:: Set problem ::
Return exactly the listing's lines, from its first line to the line holding "outline, -180, 180)", ends included.
----------
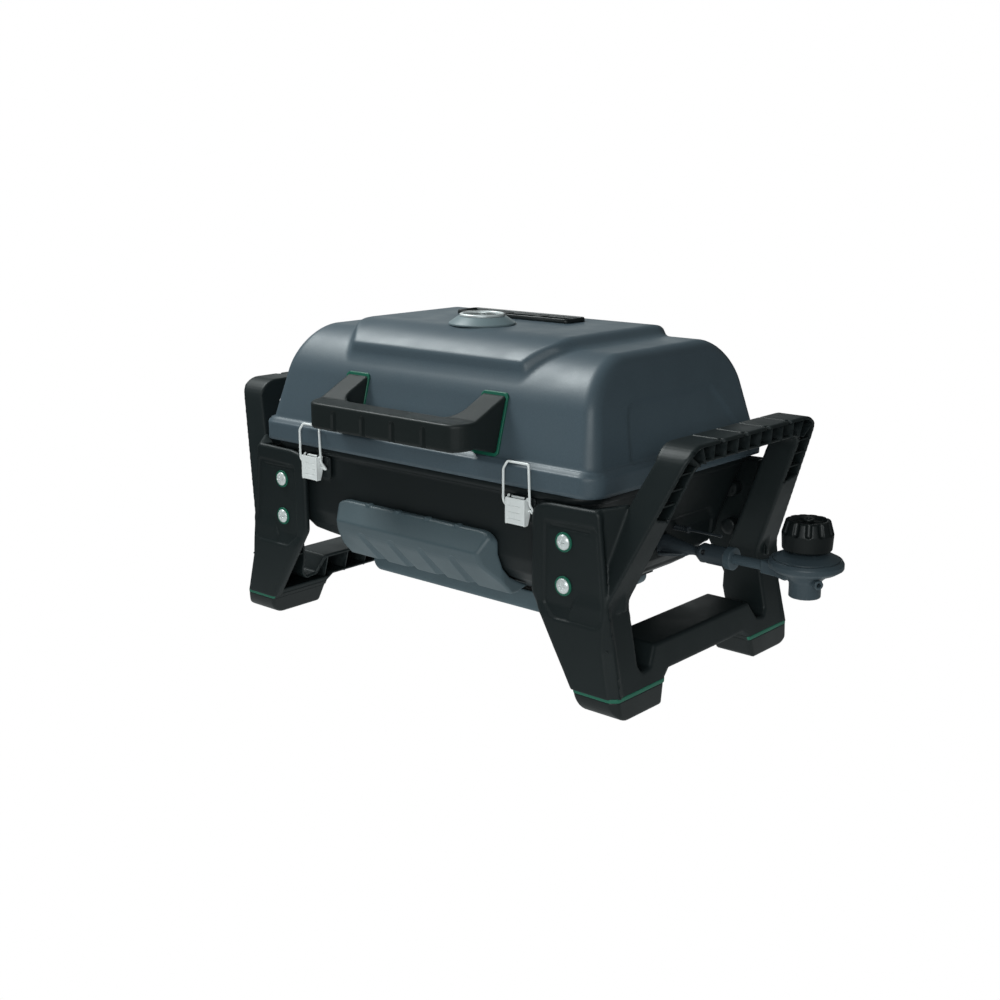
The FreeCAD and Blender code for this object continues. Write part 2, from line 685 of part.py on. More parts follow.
def leg_band(inner_inset, outer_inset):
    """The front view of the right leg frame's loop: feet, waist and arms leaning out to the grip."""
    outer_x, _, waist_z = LEG_WAIST
    a, b = outer_inset, inner_inset
    outline = [
        (236 + b, 0, 4),
        (278 - a, 0, 6),
        (276 - a, 24),
        (outer_x - a, waist_z, 20),
        (LEG_OUTER_TOP - a, 262, 8),
        (LEG_OUTER_TOP - a, LEG_TOP, 2),
        (285 + b, LEG_TOP, 2),
        (285 + b, 253, 8),
        (217 + b, 103, 20),
        (215 + b, 61),
        (224 + b, 24),
    ]
    return prism("xz", outline, -180, 180)


def bolt_plate():
    """The right front plate that the firebox hangs from, with its raised panel."""
    outline = [(169, 112), (169, 204, 12), (248, 204, 6), (258, 118), (276, 24), (224, 24), (183, 90)]
    plate = prism("xz", outline, PLATE_FACE, PLATE_FACE + PLATE_THICK)
    foot = [(PLATE_FACE, 24), (-163.3, 24.6), (-160.2, 92), (PLATE_FACE, 104)]
    wedge = prism("yz", foot, 215, 280).common(prism("xz", outline, -170, -150))
    panel = [(184.5, 106, 4), (184.5, 188, 4), (246, 188, 4), (252, 99, 4), (193, 96, 4)]
    return plate.fuse([wedge, prism("xz", panel, PLATE_FACE - 1.0, PLATE_FACE)])


def ribs_in(pocket, x_range, stations):
    """Thin ribs across a pocket: stations are (y, z) and the rib's tilt about X in degrees."""
    ribs = []
    for y, z, tilt in stations:
        rib = box(x_range, (-45, 45), (-0.9, 0.9))
        rib.rotate(V(0, 0, 0), X, tilt)
        rib.translate(V(0, y, z))
        ribs.append(rib.common(pocket))
    return ribs


def leg_pockets():
    """The hollow behind the posts and bar, open inwards, and the channel in the grip, open outwards."""
    wall = 3.5
    low = leg_loop(wall).common(leg_band(-20, wall)).common(box((190, 330), (-170, 170), (32, 196)))
    low_stations = [(s * 140, z, 0) for s in (-1, 1) for z in (70, 105, 140, 172)]
    low_stations += [(y, 46, 90) for y in (-66, -33, 0, 33, 66)]
    low = low.cut(ribs_in(low, (190, 330), low_stations))
    high = leg_loop(wall).common(leg_band(wall, -20)).common(box((200, 345), (-170, 170), (203, 280)))
    high_stations = [(s * 122, z, s * 10) for s in (-1, 1) for z in (219, 236)]
    high_stations += [(s * 104, 257, s * 45) for s in (-1, 1)]
    high_stations += [(y, 260, 90) for y in range(-84, 85, 21)]
    high = high.cut(ribs_in(high, (200, 345), high_stations))
    return [low, high]


def leg_solid():
    return leg_loop(0).common(leg_band(0, 0))


def leg_frame():
    loop = leg_solid().cut(leg_pockets())
    loop = loop.fuse(front_and_back(bolt_plate()))
    loop = loop.common(box((150, 340), (-175, 175), (FOOT_SEAM[1], 280)))
    cuts = []
    for y in (-63, -21, 21, 63):
        cuts.append(box((280, 330), (y - 1.2, y + 1.2), (LEG_TOP - 1.5, LEG_TOP + 1)))
        cuts.append(cyl(3.2, V(317, y, LEG_TOP - 1), V(330, y, LEG_TOP - 1)))
    for z in BOLT_ZS:
        cuts += front_and_back(cyl(3.3, V(BOLT_X, -170, z), V(BOLT_X, -145, z)))
    return loop.cut(cuts)


def foot_and_seam():
    """The right front foot, and the green strip between it and the leg frame."""
    low, top = FOOT_SEAM
    solid = leg_solid()
    foot = solid.common(box((200, 300), (-180, 0), (0, low)))
    seam = solid.common(box((200, 300), (-180, 0), (low, top)))
    return foot, seam


def bolts_and_washers():
    face = PLATE_FACE - 1.0
    bolts, washers = [], []
    for z in BOLT_ZS:
        washer = ring(9.9, 3.2, V(BOLT_X, face - 1.2, z), V(BOLT_X, face, z))
        head = cyl(8.0, V(BOLT_X, face - 1.25, z), V(BOLT_X, face - 3.2, z))
        crown = cone(8.0, 5.2, V(BOLT_X, face - 3.2, z), V(BOLT_X, face - 4.6, z))
        shank = cyl(3.0, V(BOLT_X, face - 1.25, z), V(BOLT_X, -130, z))
        bolt = joined([head, crown, shank])
        for wide, tall in ((1.3, 9), (9, 1.3)):
            cross = box((BOLT_X - wide / 2, BOLT_X + wide / 2), (face - 5, face - 2.6),
                        (z - tall / 2, z + tall / 2))
            bolt = bolt.cut(cross)
        bolts += front_and_back(bolt)
        washers += front_and_back(washer)
    bolts += [other_side(b) for b in bolts]
    washers += [other_side(w) for w in washers]
    return group(bolts), group(washers)


# Regulator, on the vertical axis at REGULATOR_X


def regulator_parts():
    centre = (REGULATOR_X, GAS_Y)

    def at(z):
        return V(REGULATOR_X, GAS_Y, z)

    def along(x):
        return V(x, GAS_Y, GAS_Z)

    vent, vent_way = V(REGULATOR_X + 14, GAS_Y - 10, 125), V(10, -7, 0)
    body = turned([(0, SOCKET_TOP), (SOCKET_R, SOCKET_TOP), (SOCKET_R + 0.4, 123, 3), (24, 130, 4),
                   (31, 132, 4), (DISC_R, 136, 2), (DISC_R, 141, 2), (34.8, 144.5, 2), (33.2, 144.5),
                   (33.2, 140), (0, 140)], centre)
    arm = prism("xy", [(322, GAS_Y - 7, 3), (345, GAS_Y - 15), (345, GAS_Y + 15), (322, GAS_Y + 7, 3)],
                121, 135)
    body = body.fuse([arm, ring(SOCKET_R, SOCKET_THREAD_R, at(SOCKET_Z), at(SOCKET_TOP + 2)),
                      cyl(4.6, vent, vent + vent_way)])
    body = body.cut([cyl(2.0, vent + vent_way * 0.2, vent + vent_way * 1.1),
                     cyl(5.3, along(320), along(334)),
                     cyl(SOCKET_THREAD_R, at(SOCKET_Z - 1), at(SOCKET_TOP)),
                     ring(8.6, 5.4, at(SOCKET_TOP - 0.1), at(SOCKET_TOP + 2.6)),
                     cyl(4.0, at(SOCKET_TOP - 1), at(141))])
    cover = turned([(4.6, 140.9), (32.8, 140.9), (32.8, 145), (24, 150, 25), (12, 152.4), (4.6, 152.4)],
                   centre)
    diaphragm = turned([(4.6, 140.1), (32.8, 140.1), (32.8, 140.8), (4.6, 140.8)], centre)
    stem = cyl(3.9, at(127), at(KNOB_Z[0] + 5))
    pin = cyl(3.9, at(SOCKET_TOP + 1), at(126.9))
    seal = ring(8.5, 5.5, at(SOCKET_TOP + 0.5), at(SOCKET_TOP + 2.5))
    face = SLEEVE_END + 0.6
    tube = ring(5.25, 3.6, along(face + 2.5), along(334))
    collar = joined([cyl(12.0, along(face), along(face + 8)), cyl(8.7, along(face - 9), along(face + 0.1))])
    collar = collar.cut([cyl(5.3, along(face + 2.4), along(face + 9)),
                         cyl(3.0, along(face - 10), along(face + 9))])
    nozzle = joined([cyl(2.95, along(face - 15), along(face + 2.3)),
                     cone(1.6, 2.95, along(face - 19), along(face - 15))])
    nozzle = nozzle.cut(cyl(0.7, along(face - 20), along(face + 3)))
    return {
        "regulator_body": body,
        "regulator_cover": cover,
        "regulator_diaphragm": diaphragm,
        "regulator_tube": tube,
        "tube_collar": collar,
        "gas_nozzle": nozzle,
        "socket_pin": pin,
        "socket_seal": seal,
        "knob_stem": stem,
        "control_knob": control_knob(centre),
    }


def control_knob(centre):
    """The knob: twelve scallops round its shoulder and a dished top with a raised hub."""
    low, top = KNOB_Z
    solid = turned([(0, low), (KNOB_R - 1, low, 2), (KNOB_R, low + 17), (KNOB_R - 3.5, top, 2),
                    (KNOB_R - 7, top, 1), (KNOB_R - 8.5, top - 3), (0, top - 3)], centre)
    cuts = []
    for k in range(12):
        turn = math.pi * 2 * k / 12
        way = V(math.cos(turn), math.sin(turn), 0)
        foot = V(*centre, low + 20) + way * (KNOB_R + 0.6)
        cuts.append(cyl(3.0, foot, V(*centre, top + 2) + way * (KNOB_R - 3.2)))
        cuts.append(Part.makeSphere(3.0, foot))
    cuts.append(cyl(3.95, V(*centre, low - 1), V(*centre, low + 5.05)))
    hub = cyl(6, V(*centre, top - 3.5), V(*centre, top - 0.8))
    return solid.cut(cuts).fuse(hub.cut(cyl(3, V(*centre, top - 2.5), V(*centre, top))))


# All sub-parts


def all_nodes():
    nodes = {
        "lid_shell": lid_shell(),
        "lid_handle": lid_handle(),
        "lid_handle_screws": handle_screws(),
        "lid_trim": lid_trim(),
        "firebox": firebox(),
        "cooking_grate": cooking_grate(),
        "heat_plate": heat_plate(),
        "burner": burner(),
        "burner_bracket": burner_bracket(),
        "venturi": venturi(),
        "electrode": electrode(),
        "drip_tray": drip_tray(),
        "front_shield": front_shield(),
        "shield_screws": shield_screws(),
    }
    nodes.update(gauge_parts())
    nodes.update(regulator_parts())
    nodes["leg_bolts"], nodes["leg_bolt_washers"] = bolts_and_washers()
    bracket, lever, pin_right, bail = latch_parts()
    hinge_pins = []
    for side, x in (("left", -1), ("right", 1)):
        base, leaf, pin = hinge_parts(x * HINGE_X)
        nodes["hinge_base_" + side] = base
        nodes["hinge_leaf_" + side] = leaf
        hinge_pins.append(pin)
    nodes["hinge_pins"] = group(hinge_pins)
    nodes["latch_pins"] = group([pin_right, other_side(pin_right)])
    frame, rail, gasket = leg_frame(), tray_rail(), handle_gasket()
    foot, seam = foot_and_seam()
    pairs = {"leg_frame": frame, "tray_rail": rail, "handle_gasket": gasket,
             "latch_bracket": bracket, "latch_lever": lever, "latch_bail": bail}
    for place, solids in (("front", (foot, seam)), ("back", [front_and_back(s)[1] for s in (foot, seam)])):
        pairs["foot_" + place], pairs["foot_seam_" + place] = solids
    for name, shape in pairs.items():
        nodes[name + "_right"] = shape
        nodes[name + "_left"] = other_side(shape)
    return nodes


os.makedirs("parts", exist_ok=True)
for node, shape in all_nodes().items():
    placed = shape.copy()
    placed.translate(ORIGIN)
    placed.exportStep(f"parts/{node}.step")
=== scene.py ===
"""Portable tabletop gas grill: the visible model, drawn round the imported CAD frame.

Shapes are drawn in millimetres about the middle of the feet, as the CAD source does, and moved to
the row frame in metres when they become meshes. Moulded and cast pieces are given as distance
fields, which are negative inside, and turned into quad meshes by surface().
"""

import math

import bpy
import numpy as np
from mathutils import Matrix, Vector


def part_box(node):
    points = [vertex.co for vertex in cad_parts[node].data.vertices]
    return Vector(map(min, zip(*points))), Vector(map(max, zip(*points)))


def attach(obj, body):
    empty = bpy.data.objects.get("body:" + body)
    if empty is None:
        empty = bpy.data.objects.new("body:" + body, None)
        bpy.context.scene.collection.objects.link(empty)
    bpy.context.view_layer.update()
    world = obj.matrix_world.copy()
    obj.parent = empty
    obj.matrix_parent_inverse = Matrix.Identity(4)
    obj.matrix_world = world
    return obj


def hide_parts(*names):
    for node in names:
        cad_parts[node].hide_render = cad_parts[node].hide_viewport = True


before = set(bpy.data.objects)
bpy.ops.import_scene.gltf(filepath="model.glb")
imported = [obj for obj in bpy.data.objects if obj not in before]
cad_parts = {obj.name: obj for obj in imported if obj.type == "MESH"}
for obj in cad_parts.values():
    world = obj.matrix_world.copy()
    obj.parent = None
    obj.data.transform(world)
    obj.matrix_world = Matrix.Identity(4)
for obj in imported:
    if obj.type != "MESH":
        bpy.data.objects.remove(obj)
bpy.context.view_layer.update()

LID_LOW, LID_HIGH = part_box("lid_shell")
ORIGIN = np.array([(LID_LOW[0] + LID_HIGH[0]) / 2, (LID_LOW[1] + LID_HIGH[1]) / 2, 0.0])
MM = 0.001
FINE = 1.0  # grid size factor
ARC_STEP = 0.16  # radians between the points of a rounded corner
TURNED_EDGE = 40  # degrees from which an edge of a turned piece stays sharp

# ------ distance fields


def rmax(a, b, r):
    """Intersection of two fields, its convex edge rounded to radius r."""
    return np.minimum(-r, np.maximum(a, b)) + np.hypot(np.maximum(r + a, 0), np.maximum(r + b, 0))


def rmin(a, b, r):
    """Union of two fields, its inner corner filled to radius r."""
    return -rmax(-a, -b, r)


def cut(a, b, r=0.0):
    return rmax(a, -b, r) if r else np.maximum(a, -b)


def span(u, low, high):
    return np.maximum(low - u, u - high)


def rrect(u, v, half_u, half_v, r):
    """Rounded rectangle about the origin."""
    a, b = np.abs(u) - half_u + r, np.abs(v) - half_v + r
    return np.minimum(np.maximum(a, b), 0) + np.hypot(np.maximum(a, 0), np.maximum(b, 0)) - r


def block(x, y, z, xs, ys, zs, r=0.0):
    """A box from its (low, high) pairs, its edges rounded to radius r."""
    d = [span(u, lo, hi) + r for u, (lo, hi) in ((x, xs), (y, ys), (z, zs))]
    outside = np.sqrt(sum(np.maximum(q, 0) ** 2 for q in d))
    return outside + np.minimum(np.maximum(np.maximum(d[0], d[1]), d[2]), 0) - r


def arcs(points):
    """Corners (u, v) or (u, v, radius) to a list of points, the rounded ones as short arcs."""
    out = []
    count = len(points)
    for i, point in enumerate(points):
        here = Vector(point[:2])
        radius = point[2] if len(point) > 2 else 0
        if not radius:
            out.append(tuple(here))
            continue
        back = (Vector(points[i - 1][:2]) - here).normalized()
        ahead = (Vector(points[(i + 1) % count][:2]) - here).normalized()
        half = back.angle(ahead) / 2
        centre = here + (back + ahead).normalized() * (radius / math.sin(half))
        reach = radius / math.tan(half)
        start, end = here + back * reach, here + ahead * reach
        first = math.atan2(start.y - centre.y, start.x - centre.x)
        turn = math.atan2(end.y - centre.y, end.x - centre.x) - first
        turn = (turn + math.pi) % (2 * math.pi) - math.pi
        steps = max(3, int(abs(turn) / ARC_STEP))
        for k in range(steps + 1):
            angle = first + turn * k / steps
            out.append((centre.x + radius * math.cos(angle), centre.y + radius * math.sin(angle)))
    return out


def polygon(u, v, points):
    """Signed distance to a closed outline in the (u, v) plane."""
    outline = arcs(points)
    u, v = np.broadcast_arrays(u, v)
    best = np.full(u.shape, np.inf)
    inside = np.zeros(u.shape, bool)
    for (au, av), (bu, bv) in zip(outline, outline[1:] + outline[:1]):
        eu, ev = bu - au, bv - av
        length = eu * eu + ev * ev
        if length < 1e-12:
            continue
        wu, wv = u - au, v - av
        t = np.clip((wu * eu + wv * ev) / length, 0, 1)
        best = np.minimum(best, (wu - eu * t) ** 2 + (wv - ev * t) ** 2)
        if ev:
            inside ^= ((av > v) != (bv > v)) & (u < au + (v - av) * eu / ev)
    return np.where(inside, -1.0, 1.0) * np.sqrt(best)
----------
:: Answer to this task ::
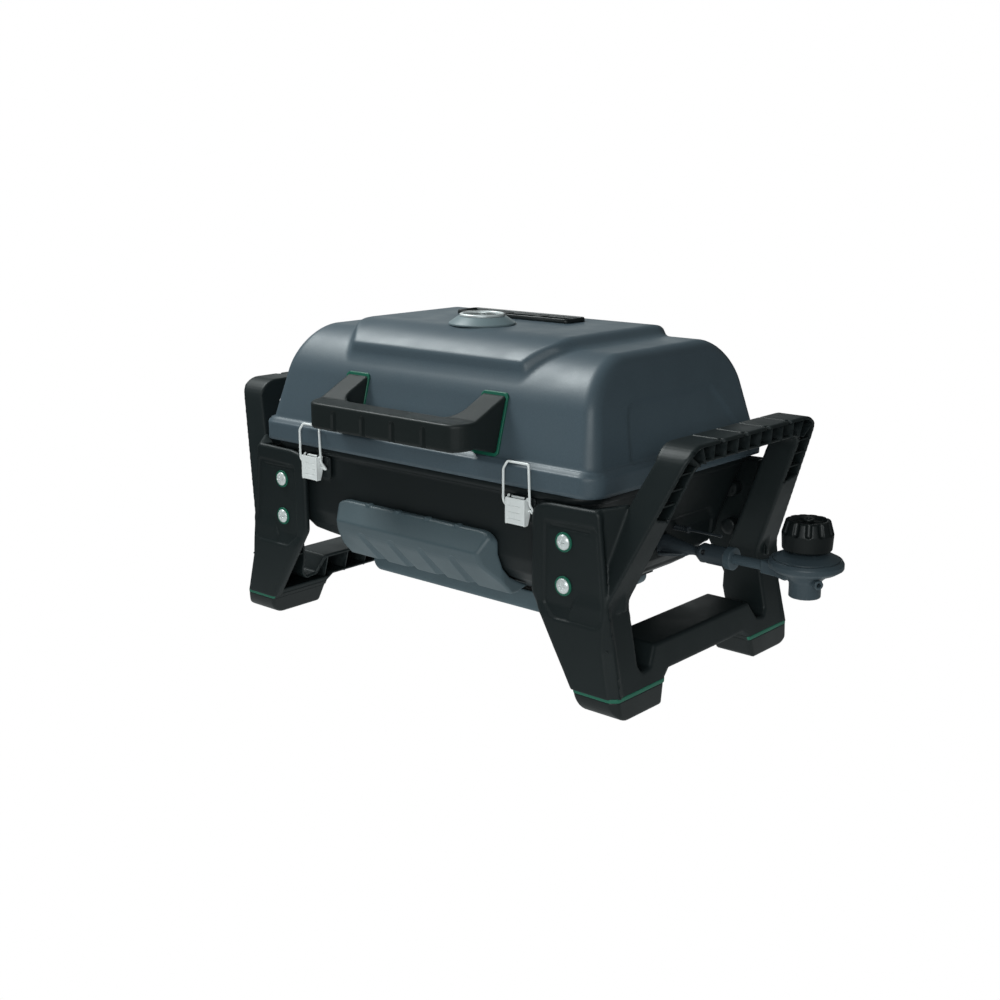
The FreeCAD and Blender code for this object continues. Write part 2, from line 685 of part.py on. More parts follow.
def leg_band(inner_inset, outer_inset):
    """The front view of the right leg frame's loop: feet, waist and arms leaning out to the grip."""
    outer_x, _, waist_z = LEG_WAIST
    a, b = outer_inset, inner_inset
    outline = [
        (236 + b, 0, 4),
        (278 - a, 0, 6),
        (276 - a, 24),
        (outer_x - a, waist_z, 20),
        (LEG_OUTER_TOP - a, 262, 8),
        (LEG_OUTER_TOP - a, LEG_TOP, 2),
        (285 + b, LEG_TOP, 2),
        (285 + b, 253, 8),
        (217 + b, 103, 20),
        (215 + b, 61),
        (224 + b, 24),
    ]
    return prism("xz", outline, -180, 180)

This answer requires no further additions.